Dennoch kann sich Obama an seine Fahne heften, die Wirtschaft der USA gerettet zu haben. Die Arbeitslosigkeit sinkt langsam aber stetig, die Wirtschaft wächst. Daneben ist sein größtes Bravourstück die Verabschiedung einer Gesundheitsreform, die ab 2014 bis auf wenige Ausnahmen allen Amerikanern einen Krankenversicherungsschutz beschert. Studenten profitieren schon heute davon. Viele Präsidenten hatten das über die Jahrhunderte probiert; alle waren gescheitert.

Soldaten dürfen homosexuell sein

Beim Militär schaffte Obama erfolgreich die Doktrin "Don’t ask, don’t tell" ab. Seither dürfen sich homosexuelle Soldaten offen zu ihrer Neigung bekennen. Dafür brach er sein Versprechen, das Gefangenenlager Guantánamo zu schließen. Ein Gericht verhinderte seinen Versuch gleich nach Amtsantritt, es dichtzumachen. Inzwischen unterzeichnete Obama ein Anti-Terror-Gesetz, das eine Verlegung der mehr als 150 Gefangenen in die USA unmöglich macht. Ein ernstes Interesse an der Schließung scheint nicht mehr da zu sein. Im Gegenzug hat der Friedensnobelpreisträger die Folterpraktiken, die noch unter seinem Vorgänger George W. Bush herrschten, abgestellt.

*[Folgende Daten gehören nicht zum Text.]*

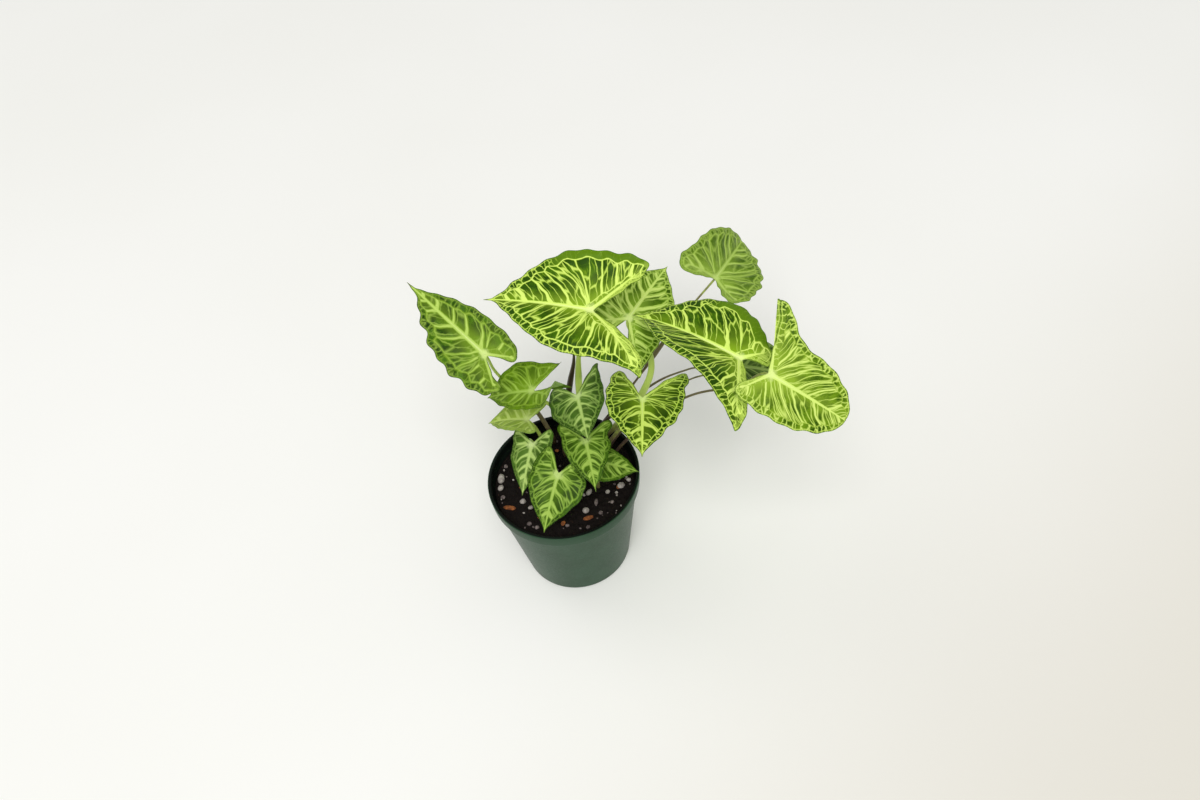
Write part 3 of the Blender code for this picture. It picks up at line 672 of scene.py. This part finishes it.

Ein weiteres großes Versprechen hat Obama gehalten: Die amerikanischen Truppen zogen endgültig aus dem Irak ab und begaben sich stattdessen in Afghanistan auf die Jagd nach Al-Kaida-Chef Osama bin Laden. Mit Erfolg. Navy Seals fanden ihn im benachbarten Pakistan und brachten ihn um. "Die Welt ist sicherer, weil Osama bin Laden tot ist", sagte Obama.

Mit Russland hat Obama, der von einer Welt ohne Atomwaffen träumt, einen neuen Vertrag zur Begrenzung von Nuklearraketen ausgehandelt. Dafür scheiterte er im eigenen Land mit der Einführung von CO2-Obergrenzen und Emissionshandel. Der Senat, in dem seine demokratischen Parteifreunde die Mehrheit hielten, stimmte dagegen.

Emotional die größte Niederlage für seine Anhänger war, dass Obama die USA nicht wie in seiner Antrittsreden angekündigt einen konnte: Amerikas Gesellschaft ist tief gespalten. Radikalinskis und Tea Party seien daran schuld, sagen die Demokraten, Obama sei mit dem Versuch, sozialistische Politik in den USA einzuführen, dafür verantwortlich, sagen die Republikaner. Vielleicht haben beide recht, vielleicht keiner. Vielleicht liegt es daran, dass sich die USA in einer Zeit des Übergangs von der Industrie- zur Informationsgesellschaft befinden und sich noch nicht auf einen politischen Ansatz für diese Herausforderung einigen konnten. Eine Herausforderung, die die nächsten vier Jahren bevorsteht.